Other training sites included a mocked-up Liberty ship where battalions of stevedores — many of them African-American — honed their skills at loading and unloading cargo.

Another area taught invaluable lessons in the configuration and use of steel pontoons, the so-called “magic box” that Seabees employed to build the causeways, “whale bridges” and “Rhino ferries” that brought millions of men and uncounted tons of equipment ashore beginning with the invasion of Sicily and continuing through the Normandy landing and the crossing of the Rhine River.

In mid-May 1943, six officers and 18 enlisted men from Camp Peary reported for advanced training at Solomon’s Island in the Chesapeake Bay, then took part in the July and August 1943 invasion of Sicily as pioneering Naval Demolition Unit No. 1.

A month later, the camp opened a Demolition and Dynamiting School, with many sailors going on to the newly founded Naval Combat Demolition Unit school in Fort Pierce, Fla.

“The men were resourced from Camp Peary, sent to Fort Pierce and then to England for the invasion of Normandy,” says retired Navy Seal Tom Hawkins, author of two histories on naval special warfare units.

“Lt. Cdr.
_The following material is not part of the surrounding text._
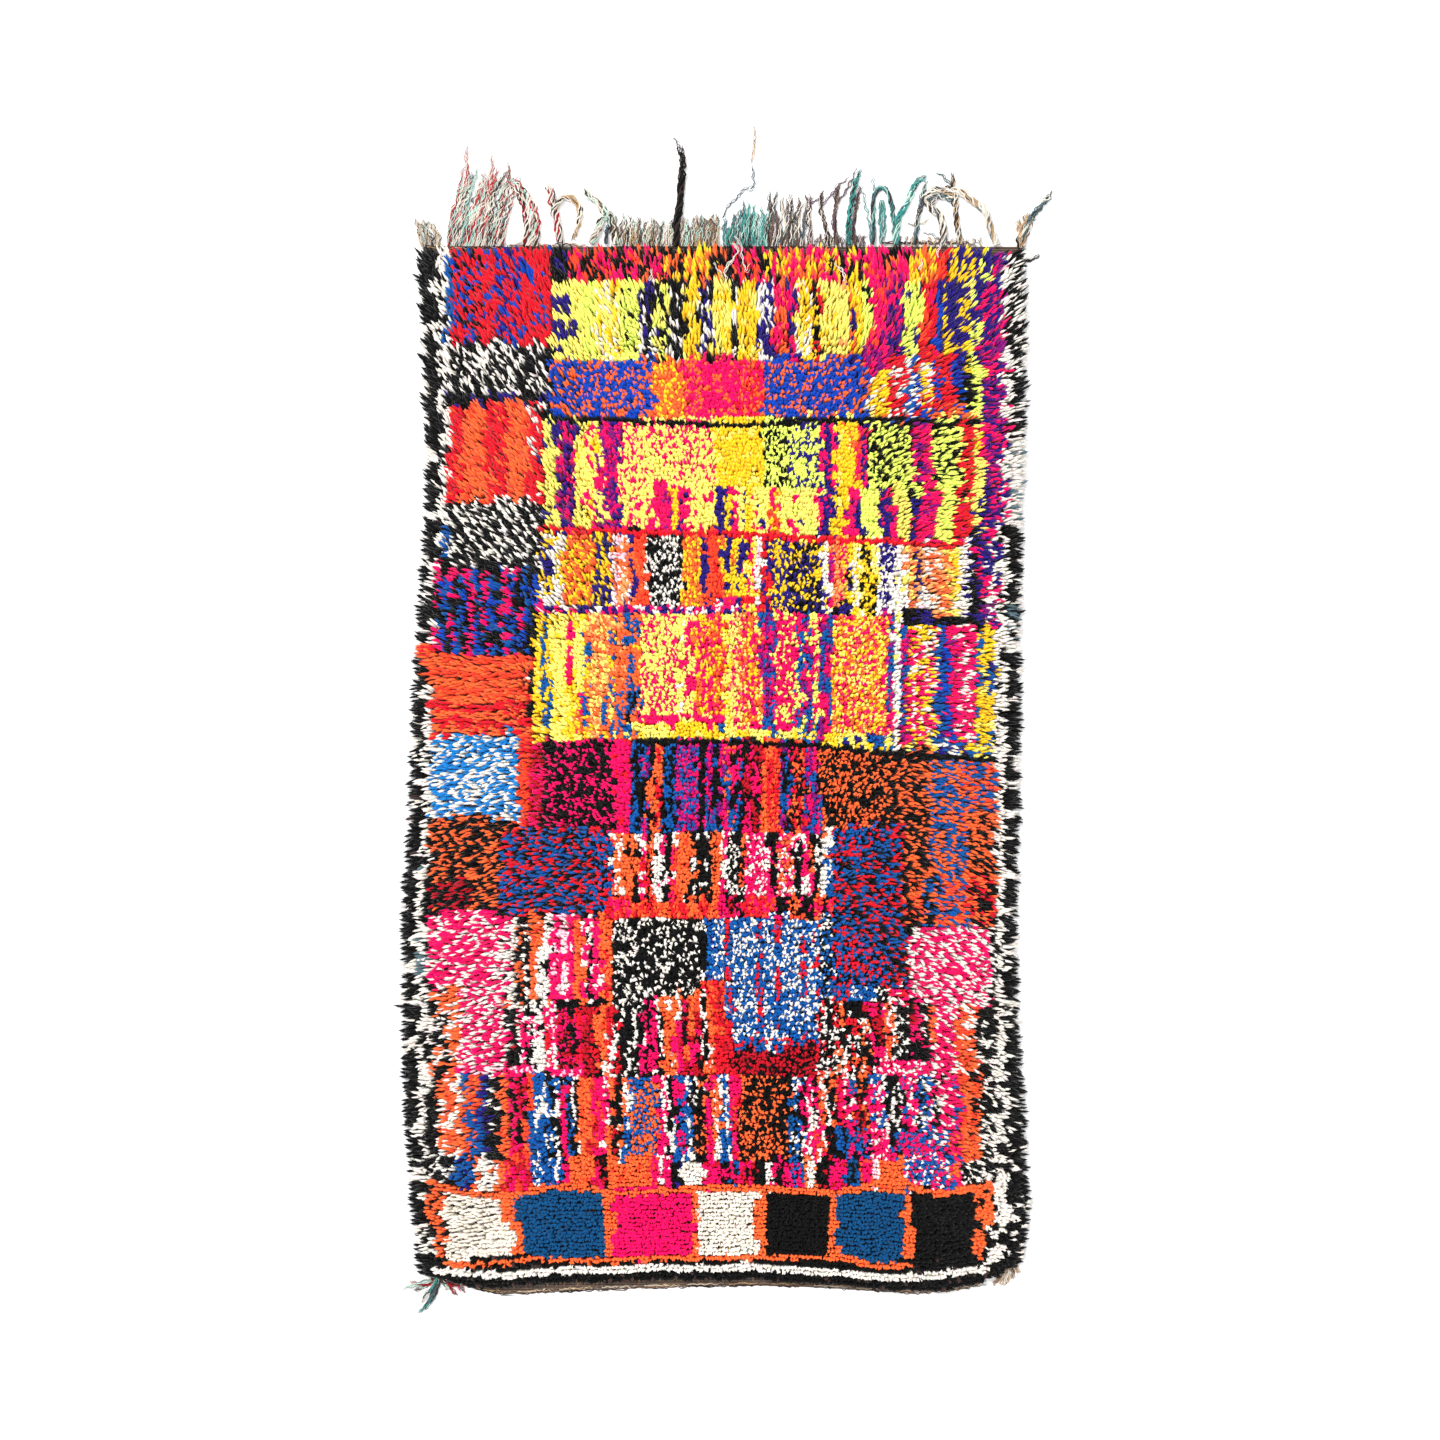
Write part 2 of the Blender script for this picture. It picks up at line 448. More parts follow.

Kauffman would go up to Camp Peary and the Dynamite School, assemble them all in an auditorium and say, ‘I need volunteers for hazardous, prolonged and distant duty.’ They had 53 percent casualties at Normandy.”

Indispensable role
Following their dramatic success in the invasion of Sicily — where their pontoons enabled the Allies to make surprise landings on beaches previously considered impossible to attack — 10,000 Seabees swarmed ashore at Normandy to configure the floating causeways that carried the bulk of the infantry and most of the tanks and other heavy vehicles from the assault transports to the beaches.

They also built and operated the giant Rhino ferries that shuttled tens of thousands of men and hundreds of thousands of tons of supplies and equipment from the larger ships to the landing zone, transporting such a strong and steady stream that by July 4 — just 28 days after D-Day — they had helped deliver more than 1 million men and mountains of material needed for fighting.